#### Records from a data source
┄┄┄┄┄┄

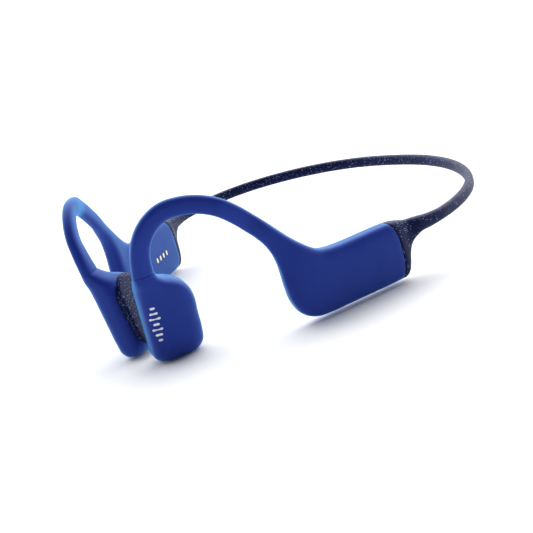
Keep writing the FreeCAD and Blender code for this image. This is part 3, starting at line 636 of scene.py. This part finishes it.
def buildWorld():
    world = bpy.data.worlds.new("soft white studio")
    bpy.context.scene.world = world
    world.use_nodes = True
    tree = world.node_tree
    place = addNode(tree, "ShaderNodeTexCoord")
    dark = Vector(studio["darkSide"]).normalized()
    facing = addNode(tree, "ShaderNodeVectorMath", {"operation": "DOT_PRODUCT", 1: tuple(dark)},
                     {0: (place, "Generated")})
    spread = addNode(tree, "ShaderNodeMapRange", {"From Min": -1.0, "From Max": 1.0},
                     {"Value": (facing, "Value")})
    ramp = addNode(tree, "ShaderNodeValToRGB", {}, {"Fac": (spread, "Result")})
    stops = ramp.color_ramp.elements
    for at, level in studio["ramp"]:
        stop = stops.new(at)
        stop.color = (level, level, level, 1)
    stops.remove(stops[0])
    stops.remove(stops[-1])
    strength = addNode(tree, "ShaderNodeMath", {"operation": "MULTIPLY", 1: studio["world"]},
                       {0: (ramp, "Color")})
    background = tree.nodes["Background"]
    background.inputs["Color"].default_value = (1, 1, 1, 1)
    tree.links.new(strength.outputs["Value"], background.inputs["Strength"])


def addArea(name, place, target, size, power):
    light = bpy.data.lights.new(name, "AREA")
    light.shape = "SQUARE"
    light.size = size
    light.energy = power
    lamp = bpy.data.objects.new(name, light)
    lamp.location = place
    lamp.rotation_euler = (Vector(target) - Vector(place)).to_track_quat("-Z", "Y").to_euler()
    bpy.context.scene.collection.objects.link(lamp)


# from the wearer's front left and a little above, rolled clockwise; degrees and mm
view = {"azimuth": 46.6, "elevation": 18.4, "roll": 16.0, "place": (299.5, -289.16, 138.98), "lens": 85.02,
        "shift": (-0.010694, 0.014259)}


def buildCamera():
    azimuth, elevation, roll = [math.radians(view[key]) for key in ("azimuth", "elevation", "roll")]
    towards = Vector((math.sin(azimuth) * math.cos(elevation), -math.cos(azimuth) * math.cos(elevation),
                      math.sin(elevation)))
    right = Vector((math.cos(azimuth), math.sin(azimuth), 0))
    up = towards.cross(right)
    turn = Matrix.Rotation(-roll, 3, towards)
    right, up = turn @ right, turn @ up
    camera = bpy.data.objects.new("camera", bpy.data.cameras.new("camera"))
    bpy.context.scene.collection.objects.link(camera)
    spot = Vector(view["place"]) * mm
    camera.matrix_world = Matrix.Translation(spot) @ Matrix((right, up, towards)).transposed().to_4x4()
    camera.data.lens = view["lens"]
    camera.data.sensor_width = 36
    camera.data.shift_x, camera.data.shift_y = view["shift"]
    camera.data.clip_start = 0.01
    bpy.context.scene.camera = camera


buildFloor()
buildWorld()
addArea("top softbox", (-0.3, 0.6, 3.0), (0, 0, 0), 4.0, studio["top"])
addArea("rear softbox", (-0.5, 0.7, 0.35), (0, 0, 0.02), 0.7, studio["rear"])
buildCamera()
bpy.context.scene.view_settings.view_transform = "Standard"
print("studio made")
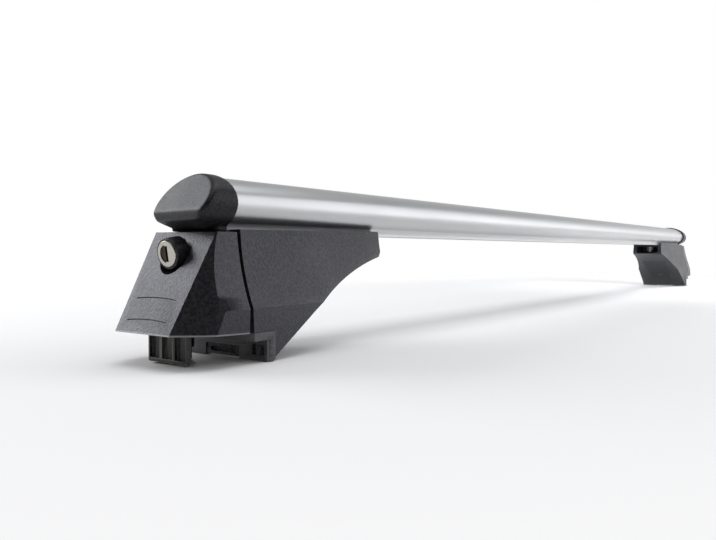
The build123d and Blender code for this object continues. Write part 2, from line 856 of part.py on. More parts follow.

┄┄┄┄┄┄

#### WRITTEN REQUEST
Repeat all of the records above exactly as they appear.

#### THE COMPLETED TASK
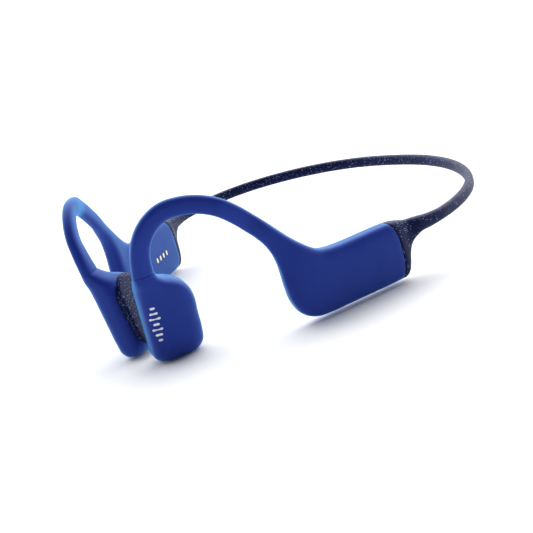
Keep writing the FreeCAD and Blender code for this image. This is part 3, starting at line 636 of scene.py. This part finishes it.
def buildWorld():
    world = bpy.data.worlds.new("soft white studio")
    bpy.context.scene.world = world
    world.use_nodes = True
    tree = world.node_tree
    place = addNode(tree, "ShaderNodeTexCoord")
    dark = Vector(studio["darkSide"]).normalized()
    facing = addNode(tree, "ShaderNodeVectorMath", {"operation": "DOT_PRODUCT", 1: tuple(dark)},
                     {0: (place, "Generated")})
    spread = addNode(tree, "ShaderNodeMapRange", {"From Min": -1.0, "From Max": 1.0},
                     {"Value": (facing, "Value")})
    ramp = addNode(tree, "ShaderNodeValToRGB", {}, {"Fac": (spread, "Result")})
    stops = ramp.color_ramp.elements
    for at, level in studio["ramp"]:
        stop = stops.new(at)
        stop.color = (level, level, level, 1)
    stops.remove(stops[0])
    stops.remove(stops[-1])
    strength = addNode(tree, "ShaderNodeMath", {"operation": "MULTIPLY", 1: studio["world"]},
                       {0: (ramp, "Color")})
    background = tree.nodes["Background"]
    background.inputs["Color"].default_value = (1, 1, 1, 1)
    tree.links.new(strength.outputs["Value"], background.inputs["Strength"])


def addArea(name, place, target, size, power):
    light = bpy.data.lights.new(name, "AREA")
    light.shape = "SQUARE"
    light.size = size
    light.energy = power
    lamp = bpy.data.objects.new(name, light)
    lamp.location = place
    lamp.rotation_euler = (Vector(target) - Vector(place)).to_track_quat("-Z", "Y").to_euler()
    bpy.context.scene.collection.objects.link(lamp)


# from the wearer's front left and a little above, rolled clockwise; degrees and mm
view = {"azimuth": 46.6, "elevation": 18.4, "roll": 16.0, "place": (299.5, -289.16, 138.98), "lens": 85.02,
        "shift": (-0.010694, 0.014259)}


def buildCamera():
    azimuth, elevation, roll = [math.radians(view[key]) for key in ("azimuth", "elevation", "roll")]
    towards = Vector((math.sin(azimuth) * math.cos(elevation), -math.cos(azimuth) * math.cos(elevation),
                      math.sin(elevation)))
    right = Vector((math.cos(azimuth), math.sin(azimuth), 0))
    up = towards.cross(right)
    turn = Matrix.Rotation(-roll, 3, towards)
    right, up = turn @ right, turn @ up
    camera = bpy.data.objects.new("camera", bpy.data.cameras.new("camera"))
    bpy.context.scene.collection.objects.link(camera)
    spot = Vector(view["place"]) * mm
    camera.matrix_world = Matrix.Translation(spot) @ Matrix((right, up, towards)).transposed().to_4x4()
    camera.data.lens = view["lens"]
    camera.data.sensor_width = 36
    camera.data.shift_x, camera.data.shift_y = view["shift"]
    camera.data.clip_start = 0.01
    bpy.context.scene.camera = camera


buildFloor()
buildWorld()
addArea("top softbox", (-0.3, 0.6, 3.0), (0, 0, 0), 4.0, studio["top"])
addArea("rear softbox", (-0.5, 0.7, 0.35), (0, 0, 0.02), 0.7, studio["rear"])
buildCamera()
bpy.context.scene.view_settings.view_transform = "Standard"
print("studio made")
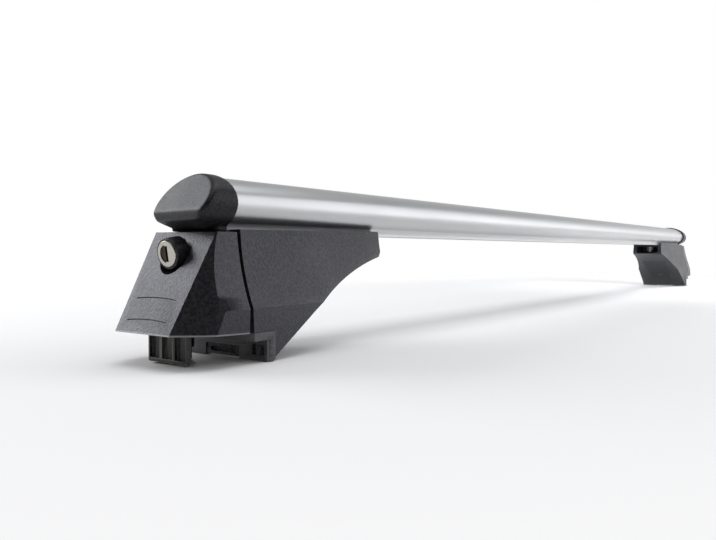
The build123d and Blender code for this object continues. Write part 2, from line 856 of part.py on. More parts follow.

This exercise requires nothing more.